## REQUIREMENT
Repeat each line of the material exactly.

## RAW DATA
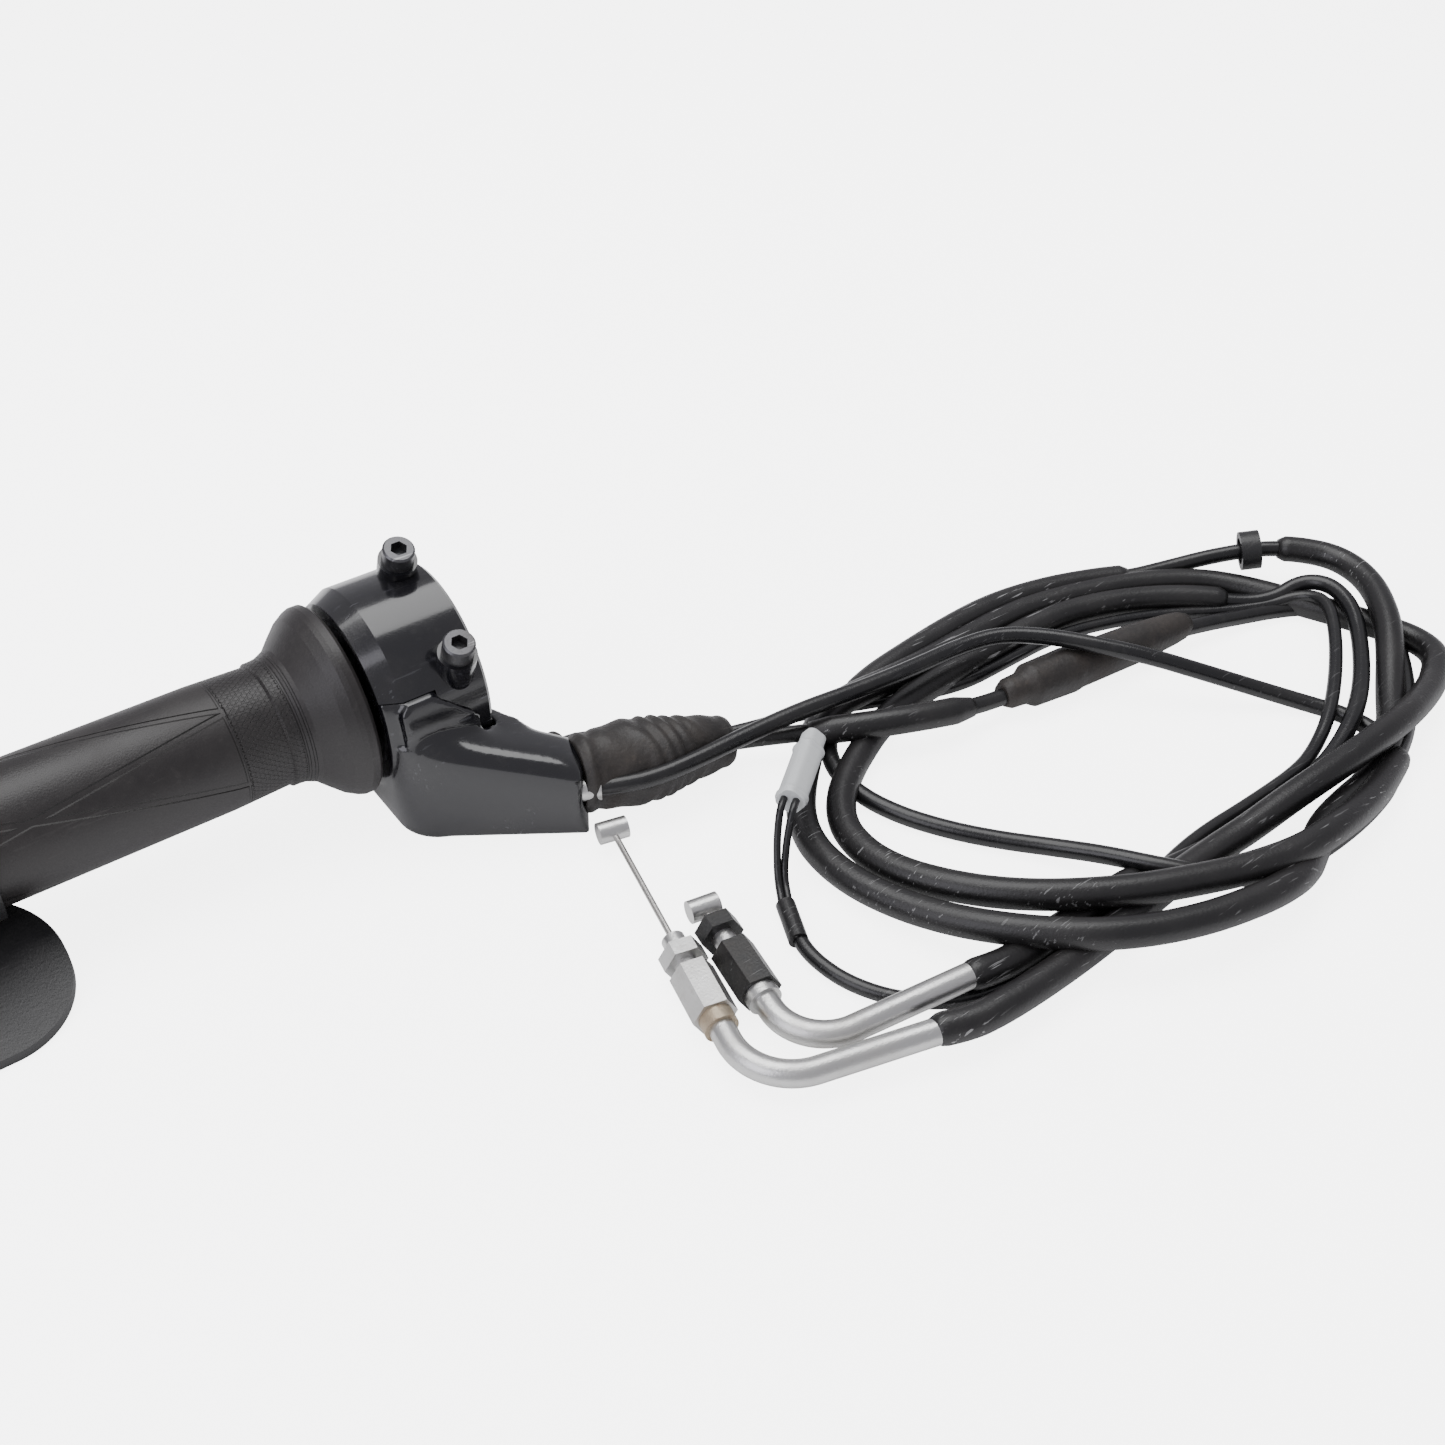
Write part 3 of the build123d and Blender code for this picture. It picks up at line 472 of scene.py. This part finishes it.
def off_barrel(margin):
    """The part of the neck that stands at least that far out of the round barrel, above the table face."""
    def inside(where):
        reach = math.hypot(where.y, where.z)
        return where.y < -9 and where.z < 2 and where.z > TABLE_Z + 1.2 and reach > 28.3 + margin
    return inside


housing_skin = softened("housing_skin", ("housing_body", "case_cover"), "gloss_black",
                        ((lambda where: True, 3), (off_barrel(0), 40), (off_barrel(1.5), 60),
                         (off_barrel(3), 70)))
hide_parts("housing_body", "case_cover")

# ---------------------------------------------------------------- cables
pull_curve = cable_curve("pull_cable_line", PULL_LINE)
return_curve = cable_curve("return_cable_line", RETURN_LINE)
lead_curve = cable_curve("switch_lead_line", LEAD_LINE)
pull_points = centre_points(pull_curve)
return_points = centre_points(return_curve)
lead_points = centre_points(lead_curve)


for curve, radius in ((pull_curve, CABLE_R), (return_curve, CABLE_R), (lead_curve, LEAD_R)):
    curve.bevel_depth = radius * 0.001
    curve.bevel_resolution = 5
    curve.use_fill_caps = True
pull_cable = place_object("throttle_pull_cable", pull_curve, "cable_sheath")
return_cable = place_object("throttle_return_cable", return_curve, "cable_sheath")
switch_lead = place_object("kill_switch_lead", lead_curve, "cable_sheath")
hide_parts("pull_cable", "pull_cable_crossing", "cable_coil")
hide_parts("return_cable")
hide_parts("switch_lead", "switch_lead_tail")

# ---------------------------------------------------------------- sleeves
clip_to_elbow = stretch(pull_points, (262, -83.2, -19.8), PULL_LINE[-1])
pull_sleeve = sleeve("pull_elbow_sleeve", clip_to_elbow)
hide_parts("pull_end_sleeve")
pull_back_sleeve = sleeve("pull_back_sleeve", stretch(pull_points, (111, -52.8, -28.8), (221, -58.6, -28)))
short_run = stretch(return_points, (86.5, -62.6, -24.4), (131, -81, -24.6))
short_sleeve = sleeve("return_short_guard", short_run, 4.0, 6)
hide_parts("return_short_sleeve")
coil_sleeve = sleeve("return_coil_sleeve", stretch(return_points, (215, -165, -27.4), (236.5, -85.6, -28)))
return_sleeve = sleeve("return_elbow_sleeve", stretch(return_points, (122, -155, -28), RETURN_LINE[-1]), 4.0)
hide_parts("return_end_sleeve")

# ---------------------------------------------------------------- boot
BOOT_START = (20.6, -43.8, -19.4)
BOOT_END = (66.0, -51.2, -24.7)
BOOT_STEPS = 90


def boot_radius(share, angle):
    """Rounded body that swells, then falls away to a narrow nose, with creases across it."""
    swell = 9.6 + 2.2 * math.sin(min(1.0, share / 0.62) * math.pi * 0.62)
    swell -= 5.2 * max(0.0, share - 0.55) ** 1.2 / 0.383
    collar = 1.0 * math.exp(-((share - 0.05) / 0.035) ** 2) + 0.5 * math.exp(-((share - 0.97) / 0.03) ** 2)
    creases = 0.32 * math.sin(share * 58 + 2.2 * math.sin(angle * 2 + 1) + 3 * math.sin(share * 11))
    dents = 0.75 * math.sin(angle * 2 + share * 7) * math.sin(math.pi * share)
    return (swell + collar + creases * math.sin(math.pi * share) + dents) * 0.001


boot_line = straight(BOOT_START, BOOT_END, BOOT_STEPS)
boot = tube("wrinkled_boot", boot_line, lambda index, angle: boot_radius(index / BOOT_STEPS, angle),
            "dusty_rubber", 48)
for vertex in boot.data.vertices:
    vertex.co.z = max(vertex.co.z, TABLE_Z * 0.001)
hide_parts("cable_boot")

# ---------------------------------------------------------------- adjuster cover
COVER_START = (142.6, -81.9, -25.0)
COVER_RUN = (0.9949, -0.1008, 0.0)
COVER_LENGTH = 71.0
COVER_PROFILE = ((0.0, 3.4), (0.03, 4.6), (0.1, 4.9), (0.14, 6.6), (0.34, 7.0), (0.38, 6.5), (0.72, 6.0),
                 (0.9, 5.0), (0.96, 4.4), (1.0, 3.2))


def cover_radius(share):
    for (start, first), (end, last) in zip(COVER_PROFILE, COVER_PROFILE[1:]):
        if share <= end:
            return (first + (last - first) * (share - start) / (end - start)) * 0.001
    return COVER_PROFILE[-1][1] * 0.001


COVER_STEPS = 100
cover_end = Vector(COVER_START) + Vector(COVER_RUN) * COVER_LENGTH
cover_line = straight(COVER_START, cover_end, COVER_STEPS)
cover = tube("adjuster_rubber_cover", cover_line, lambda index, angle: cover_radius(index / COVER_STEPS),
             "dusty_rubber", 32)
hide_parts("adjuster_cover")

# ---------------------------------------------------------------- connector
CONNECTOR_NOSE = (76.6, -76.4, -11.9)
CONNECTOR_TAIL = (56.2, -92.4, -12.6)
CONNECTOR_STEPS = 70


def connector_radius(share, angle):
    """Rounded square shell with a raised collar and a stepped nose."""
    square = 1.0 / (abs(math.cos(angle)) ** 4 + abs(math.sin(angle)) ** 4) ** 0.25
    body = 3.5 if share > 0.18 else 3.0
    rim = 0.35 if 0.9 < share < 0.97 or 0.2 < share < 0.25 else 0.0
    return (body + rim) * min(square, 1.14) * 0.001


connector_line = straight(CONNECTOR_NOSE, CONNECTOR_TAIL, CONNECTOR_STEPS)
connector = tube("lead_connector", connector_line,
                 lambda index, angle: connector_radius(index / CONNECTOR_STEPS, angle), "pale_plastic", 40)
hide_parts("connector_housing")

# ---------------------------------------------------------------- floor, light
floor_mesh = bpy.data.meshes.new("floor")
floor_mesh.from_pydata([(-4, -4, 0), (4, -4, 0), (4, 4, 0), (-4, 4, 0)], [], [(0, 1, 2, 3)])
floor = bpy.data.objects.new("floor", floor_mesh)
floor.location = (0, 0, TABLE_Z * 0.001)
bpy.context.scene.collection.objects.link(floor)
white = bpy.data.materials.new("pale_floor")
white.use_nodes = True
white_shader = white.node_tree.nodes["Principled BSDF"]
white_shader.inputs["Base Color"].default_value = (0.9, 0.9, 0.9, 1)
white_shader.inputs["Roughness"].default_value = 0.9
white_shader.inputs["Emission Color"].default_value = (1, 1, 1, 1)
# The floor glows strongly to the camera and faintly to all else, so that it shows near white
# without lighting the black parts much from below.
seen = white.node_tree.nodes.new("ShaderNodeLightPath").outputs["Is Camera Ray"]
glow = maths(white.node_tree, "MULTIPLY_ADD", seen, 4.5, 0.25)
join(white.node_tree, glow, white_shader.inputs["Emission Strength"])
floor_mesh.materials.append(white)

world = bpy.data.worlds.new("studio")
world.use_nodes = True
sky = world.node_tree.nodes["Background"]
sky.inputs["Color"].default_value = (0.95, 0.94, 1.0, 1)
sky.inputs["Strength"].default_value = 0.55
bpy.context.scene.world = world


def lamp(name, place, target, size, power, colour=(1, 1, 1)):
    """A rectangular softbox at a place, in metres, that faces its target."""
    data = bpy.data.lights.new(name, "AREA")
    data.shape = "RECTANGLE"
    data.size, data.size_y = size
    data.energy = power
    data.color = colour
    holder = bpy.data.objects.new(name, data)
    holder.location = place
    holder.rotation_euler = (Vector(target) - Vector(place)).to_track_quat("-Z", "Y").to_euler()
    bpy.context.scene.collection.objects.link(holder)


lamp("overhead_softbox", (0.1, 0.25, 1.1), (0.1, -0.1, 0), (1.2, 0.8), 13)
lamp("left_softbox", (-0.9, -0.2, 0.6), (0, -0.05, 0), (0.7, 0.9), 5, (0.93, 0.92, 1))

## EXERCISE SOLUTION
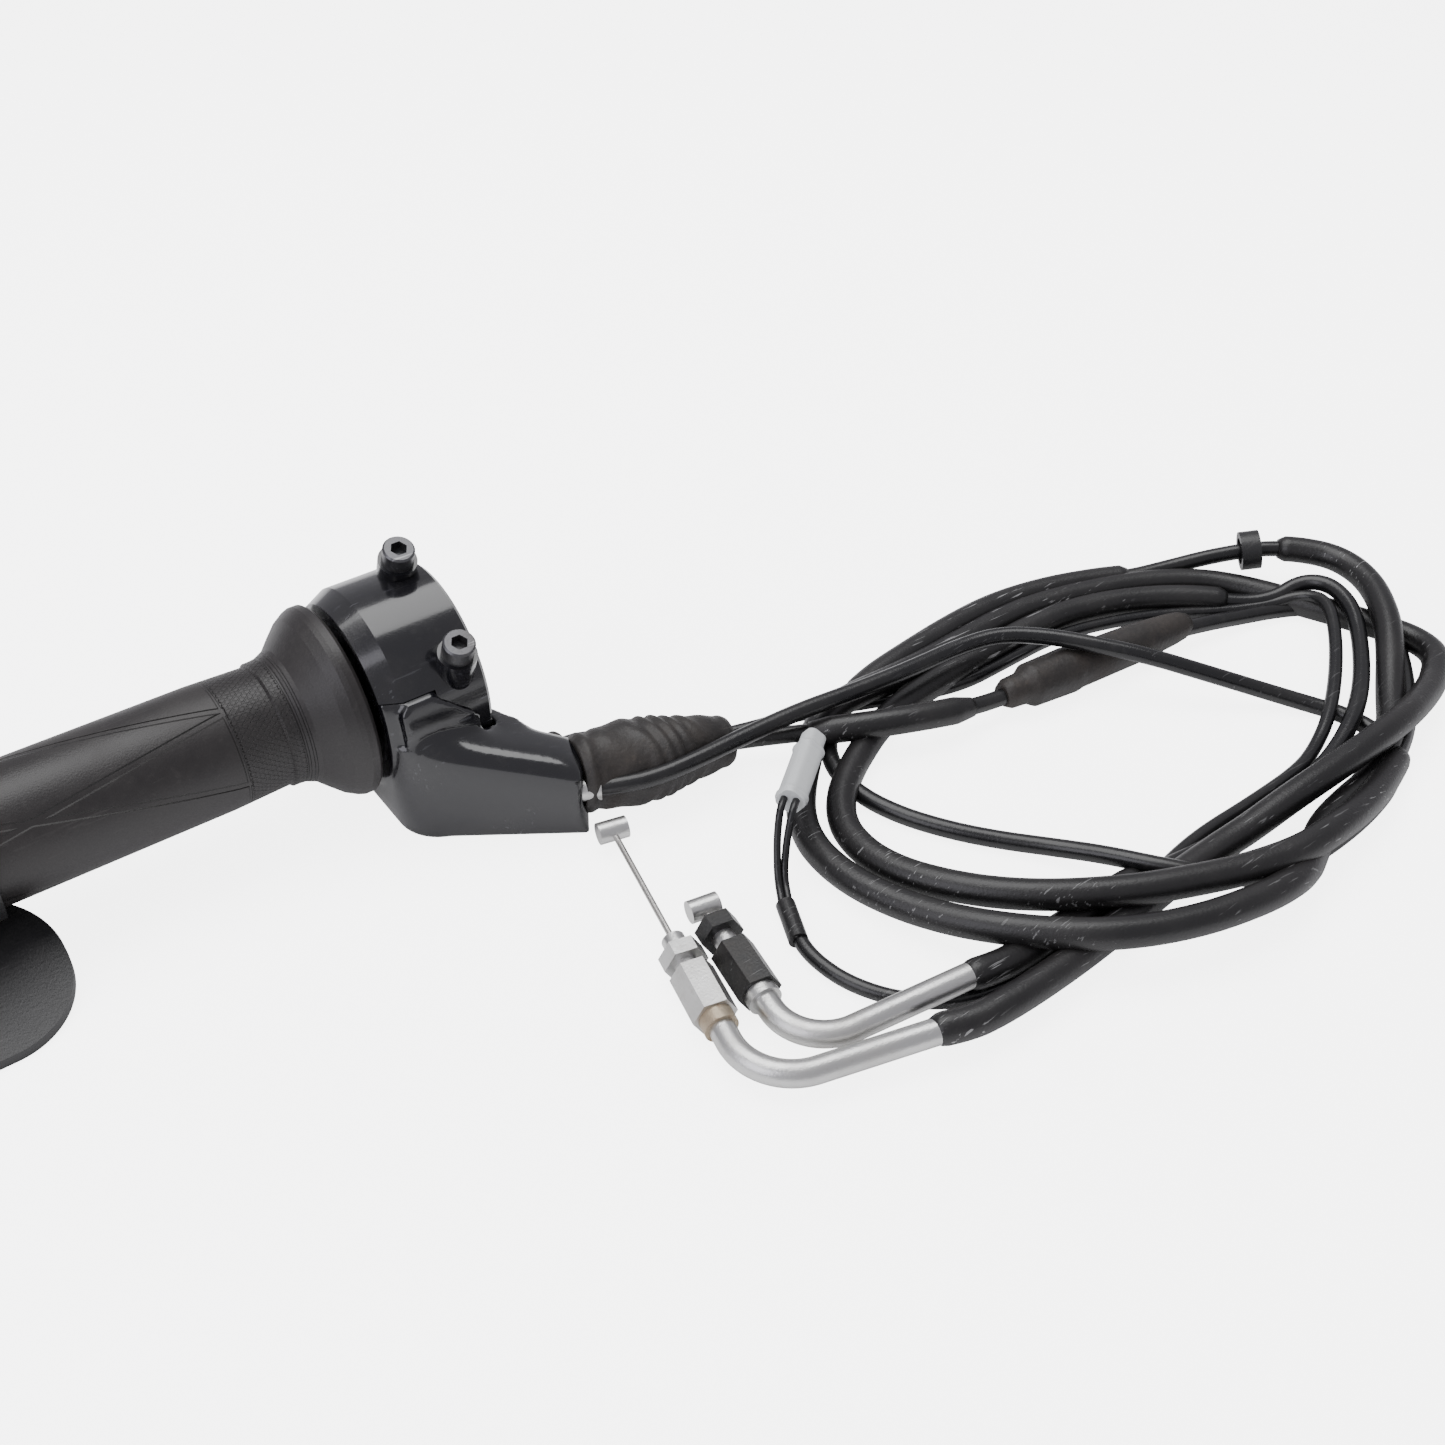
Write part 3 of the build123d and Blender code for this picture. It picks up at line 472 of scene.py. This part finishes it.
def off_barrel(margin):
    """The part of the neck that stands at least that far out of the round barrel, above the table face."""
    def inside(where):
        reach = math.hypot(where.y, where.z)
        return where.y < -9 and where.z < 2 and where.z > TABLE_Z + 1.2 and reach > 28.3 + margin
    return inside


housing_skin = softened("housing_skin", ("housing_body", "case_cover"), "gloss_black",
                        ((lambda where: True, 3), (off_barrel(0), 40), (off_barrel(1.5), 60),
                         (off_barrel(3), 70)))
hide_parts("housing_body", "case_cover")

# ---------------------------------------------------------------- cables
pull_curve = cable_curve("pull_cable_line", PULL_LINE)
return_curve = cable_curve("return_cable_line", RETURN_LINE)
lead_curve = cable_curve("switch_lead_line", LEAD_LINE)
pull_points = centre_points(pull_curve)
return_points = centre_points(return_curve)
lead_points = centre_points(lead_curve)


for curve, radius in ((pull_curve, CABLE_R), (return_curve, CABLE_R), (lead_curve, LEAD_R)):
    curve.bevel_depth = radius * 0.001
    curve.bevel_resolution = 5
    curve.use_fill_caps = True
pull_cable = place_object("throttle_pull_cable", pull_curve, "cable_sheath")
return_cable = place_object("throttle_return_cable", return_curve, "cable_sheath")
switch_lead = place_object("kill_switch_lead", lead_curve, "cable_sheath")
hide_parts("pull_cable", "pull_cable_crossing", "cable_coil")
hide_parts("return_cable")
hide_parts("switch_lead", "switch_lead_tail")

# ---------------------------------------------------------------- sleeves
clip_to_elbow = stretch(pull_points, (262, -83.2, -19.8), PULL_LINE[-1])
pull_sleeve = sleeve("pull_elbow_sleeve", clip_to_elbow)
hide_parts("pull_end_sleeve")
pull_back_sleeve = sleeve("pull_back_sleeve", stretch(pull_points, (111, -52.8, -28.8), (221, -58.6, -28)))
short_run = stretch(return_points, (86.5, -62.6, -24.4), (131, -81, -24.6))
short_sleeve = sleeve("return_short_guard", short_run, 4.0, 6)
hide_parts("return_short_sleeve")
coil_sleeve = sleeve("return_coil_sleeve", stretch(return_points, (215, -165, -27.4), (236.5, -85.6, -28)))
return_sleeve = sleeve("return_elbow_sleeve", stretch(return_points, (122, -155, -28), RETURN_LINE[-1]), 4.0)
hide_parts("return_end_sleeve")

# ---------------------------------------------------------------- boot
BOOT_START = (20.6, -43.8, -19.4)
BOOT_END = (66.0, -51.2, -24.7)
BOOT_STEPS = 90


def boot_radius(share, angle):
    """Rounded body that swells, then falls away to a narrow nose, with creases across it."""
    swell = 9.6 + 2.2 * math.sin(min(1.0, share / 0.62) * math.pi * 0.62)
    swell -= 5.2 * max(0.0, share - 0.55) ** 1.2 / 0.383
    collar = 1.0 * math.exp(-((share - 0.05) / 0.035) ** 2) + 0.5 * math.exp(-((share - 0.97) / 0.03) ** 2)
    creases = 0.32 * math.sin(share * 58 + 2.2 * math.sin(angle * 2 + 1) + 3 * math.sin(share * 11))
    dents = 0.75 * math.sin(angle * 2 + share * 7) * math.sin(math.pi * share)
    return (swell + collar + creases * math.sin(math.pi * share) + dents) * 0.001


boot_line = straight(BOOT_START, BOOT_END, BOOT_STEPS)
boot = tube("wrinkled_boot", boot_line, lambda index, angle: boot_radius(index / BOOT_STEPS, angle),
            "dusty_rubber", 48)
for vertex in boot.data.vertices:
    vertex.co.z = max(vertex.co.z, TABLE_Z * 0.001)
hide_parts("cable_boot")

# ---------------------------------------------------------------- adjuster cover
COVER_START = (142.6, -81.9, -25.0)
COVER_RUN = (0.9949, -0.1008, 0.0)
COVER_LENGTH = 71.0
COVER_PROFILE = ((0.0, 3.4), (0.03, 4.6), (0.1, 4.9), (0.14, 6.6), (0.34, 7.0), (0.38, 6.5), (0.72, 6.0),
                 (0.9, 5.0), (0.96, 4.4), (1.0, 3.2))


def cover_radius(share):
    for (start, first), (end, last) in zip(COVER_PROFILE, COVER_PROFILE[1:]):
        if share <= end:
            return (first + (last - first) * (share - start) / (end - start)) * 0.001
    return COVER_PROFILE[-1][1] * 0.001


COVER_STEPS = 100
cover_end = Vector(COVER_START) + Vector(COVER_RUN) * COVER_LENGTH
cover_line = straight(COVER_START, cover_end, COVER_STEPS)
cover = tube("adjuster_rubber_cover", cover_line, lambda index, angle: cover_radius(index / COVER_STEPS),
             "dusty_rubber", 32)
hide_parts("adjuster_cover")

# ---------------------------------------------------------------- connector
CONNECTOR_NOSE = (76.6, -76.4, -11.9)
CONNECTOR_TAIL = (56.2, -92.4, -12.6)
CONNECTOR_STEPS = 70


def connector_radius(share, angle):
    """Rounded square shell with a raised collar and a stepped nose."""
    square = 1.0 / (abs(math.cos(angle)) ** 4 + abs(math.sin(angle)) ** 4) ** 0.25
    body = 3.5 if share > 0.18 else 3.0
    rim = 0.35 if 0.9 < share < 0.97 or 0.2 < share < 0.25 else 0.0
    return (body + rim) * min(square, 1.14) * 0.001


connector_line = straight(CONNECTOR_NOSE, CONNECTOR_TAIL, CONNECTOR_STEPS)
connector = tube("lead_connector", connector_line,
                 lambda index, angle: connector_radius(index / CONNECTOR_STEPS, angle), "pale_plastic", 40)
hide_parts("connector_housing")

# ---------------------------------------------------------------- floor, light
floor_mesh = bpy.data.meshes.new("floor")
floor_mesh.from_pydata([(-4, -4, 0), (4, -4, 0), (4, 4, 0), (-4, 4, 0)], [], [(0, 1, 2, 3)])
floor = bpy.data.objects.new("floor", floor_mesh)
floor.location = (0, 0, TABLE_Z * 0.001)
bpy.context.scene.collection.objects.link(floor)
white = bpy.data.materials.new("pale_floor")
white.use_nodes = True
white_shader = white.node_tree.nodes["Principled BSDF"]
white_shader.inputs["Base Color"].default_value = (0.9, 0.9, 0.9, 1)
white_shader.inputs["Roughness"].default_value = 0.9
white_shader.inputs["Emission Color"].default_value = (1, 1, 1, 1)
# The floor glows strongly to the camera and faintly to all else, so that it shows near white
# without lighting the black parts much from below.
seen = white.node_tree.nodes.new("ShaderNodeLightPath").outputs["Is Camera Ray"]
glow = maths(white.node_tree, "MULTIPLY_ADD", seen, 4.5, 0.25)
join(white.node_tree, glow, white_shader.inputs["Emission Strength"])
floor_mesh.materials.append(white)

world = bpy.data.worlds.new("studio")
world.use_nodes = True
sky = world.node_tree.nodes["Background"]
sky.inputs["Color"].default_value = (0.95, 0.94, 1.0, 1)
sky.inputs["Strength"].default_value = 0.55
bpy.context.scene.world = world


def lamp(name, place, target, size, power, colour=(1, 1, 1)):
    """A rectangular softbox at a place, in metres, that faces its target."""
    data = bpy.data.lights.new(name, "AREA")
    data.shape = "RECTANGLE"
    data.size, data.size_y = size
    data.energy = power
    data.color = colour
    holder = bpy.data.objects.new(name, data)
    holder.location = place
    holder.rotation_euler = (Vector(target) - Vector(place)).to_track_quat("-Z", "Y").to_euler()
    bpy.context.scene.collection.objects.link(holder)


lamp("overhead_softbox", (0.1, 0.25, 1.1), (0.1, -0.1, 0), (1.2, 0.8), 13)
lamp("left_softbox", (-0.9, -0.2, 0.6), (0, -0.05, 0), (0.7, 0.9), 5, (0.93, 0.92, 1))